On Thu, Oct 28, 2021 at 2:21 PM Catalin Marinas <catalin.marinas@....com> wrote:
>
> They do look fairly similar but we should have the information in the
> fault handler to distinguish: not a page fault (pte permission or p*d
> translation), in_task(), user address, fixup handler. But I agree the
> logic looks fragile.

So thinking about this a bit more, I think I have a possible
suggestion for how to handle this..

The pointer color fault (or whatever some other architecture may do to
generate sub-page faults) is not only not recoverable in the sense
that we can't fix it up, it also ends up being a forced SIGSEGV (ie it
can't be blocked - it has to either be caught or cause the process to
be killed).

And the thing is, I think we could just make the rule be that kernel
code that has this kind of retry loop with fault_in_pages() would
force an EFAULT on a pending SIGSEGV.

IOW, the pending SIGSEGV could effectively be exactly that "thread flag".

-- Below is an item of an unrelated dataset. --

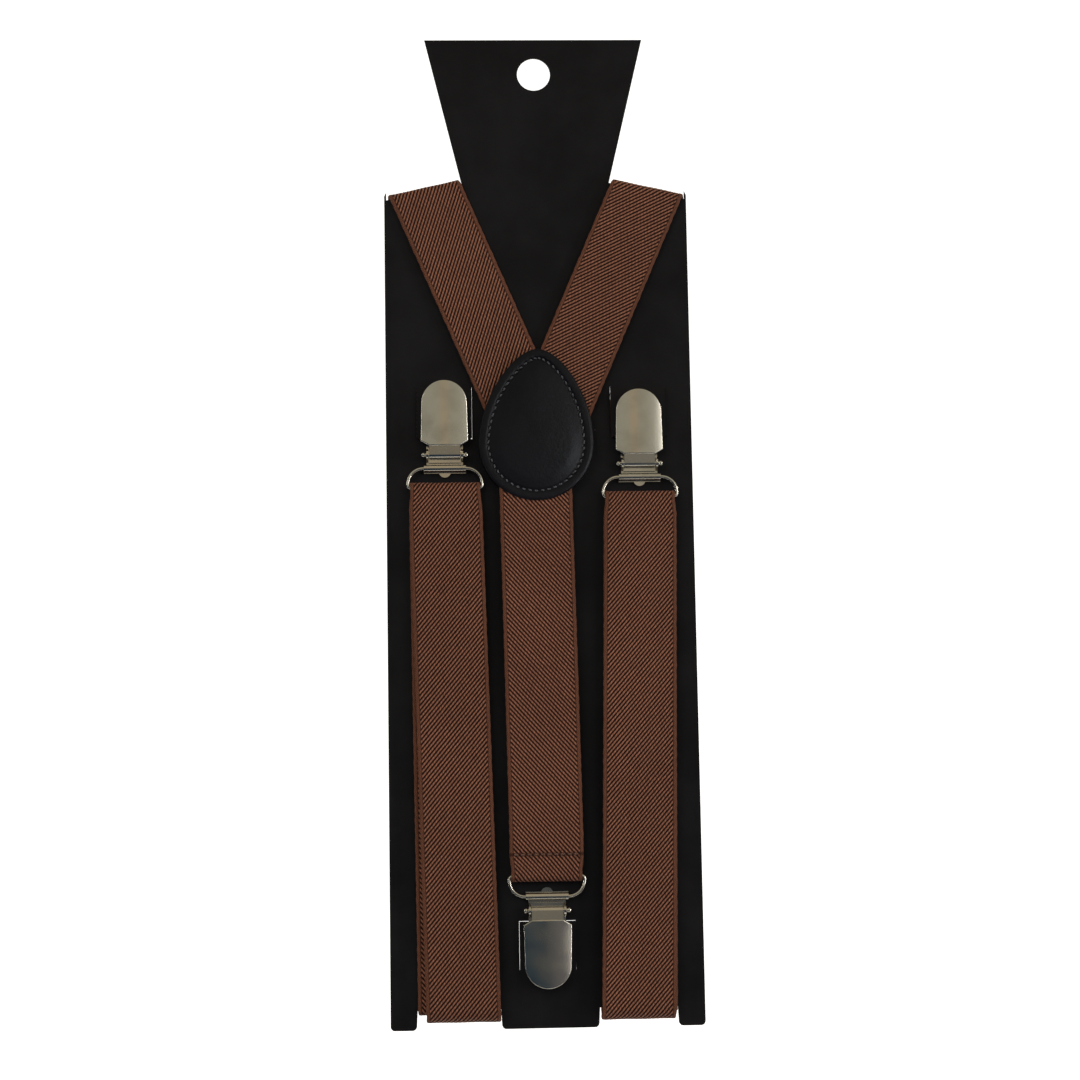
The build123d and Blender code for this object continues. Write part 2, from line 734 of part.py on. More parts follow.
CLIP_PIECES = {
    "back_jaw": make_back_jaw,
    "front_jaw": make_front_jaw,
    "lever": make_lever,
    "pivot_pin": make_pin,
    "wire_loop": make_wire_loop,
}

for name, x, tip, way, _, _ in CLIPS:
    for piece, make in CLIP_PIECES.items():
        save(make(x, tip, way), f"{name}_clip_{piece}")
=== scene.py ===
from math import ceil, cos, floor, pi, radians, sin, tan

import bpy
import numpy as np
from mathutils import Matrix, Vector


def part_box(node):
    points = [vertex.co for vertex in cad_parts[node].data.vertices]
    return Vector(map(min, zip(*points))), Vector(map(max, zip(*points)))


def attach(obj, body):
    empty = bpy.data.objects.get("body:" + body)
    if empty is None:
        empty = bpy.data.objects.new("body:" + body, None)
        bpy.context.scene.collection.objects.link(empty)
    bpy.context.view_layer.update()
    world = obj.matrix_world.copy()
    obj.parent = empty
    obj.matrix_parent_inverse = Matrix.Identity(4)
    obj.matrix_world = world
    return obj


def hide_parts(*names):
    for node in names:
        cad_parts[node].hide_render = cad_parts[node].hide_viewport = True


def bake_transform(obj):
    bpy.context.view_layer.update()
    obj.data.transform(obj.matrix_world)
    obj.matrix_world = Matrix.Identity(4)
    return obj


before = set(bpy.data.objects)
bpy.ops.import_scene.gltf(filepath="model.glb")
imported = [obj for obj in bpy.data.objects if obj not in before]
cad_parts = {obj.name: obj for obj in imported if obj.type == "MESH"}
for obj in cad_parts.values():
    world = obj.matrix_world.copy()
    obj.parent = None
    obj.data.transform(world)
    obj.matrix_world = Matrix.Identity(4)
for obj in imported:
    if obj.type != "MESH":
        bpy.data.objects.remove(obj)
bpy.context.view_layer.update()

# Suspenders on their display card. Lengths here are millimetres in the CAD frame, turned into
# metres as each mesh is made. A "layer" is a distance in front of the card, towards -Y.
MM = 0.001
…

And that means that fault_in_xyz() wouldn't need to worry about this
situation at all: the regular copy_from_user() (or whatever flavor it
is - to/from/iter/whatever) would take the fault. And if it's a
regular page fault,. it would act exactly like it does now, so no
changes.

If it's a sub-page fault, we'd just make the rule be that we send a
SIGSEGV even if the instruction in question has a user exception
fixup.

Then we just need to add the logic somewhere that does "if active
pending SIGSEGV, return -EFAULT".

Of course, that logic might be in fault_in_xyz(), but it migth also be
a separate function entirely.

So this does effectively end up being a thread flag, but it's also
slightly more than that - it's that a sub-page fault from kernel mode
has semantics that a regular page fault does not.

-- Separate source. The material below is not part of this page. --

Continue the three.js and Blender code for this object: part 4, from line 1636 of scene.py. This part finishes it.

The whole "kernel access doesn't cause SIGSEGV, but returns -EFAULT
instead" has always been an odd and somewhat wrong-headed thing. Of
course it should cause a SIGSEGV, but that's not how Unix traditionall
worked. We would just say "color faults always raise a signal, even if
the color fault was triggered in a system call".

(And I didn't check: I say "SIGSEGV" above, but maybe the pointer
color faults are actually SIGBUS? Doesn't change the end result).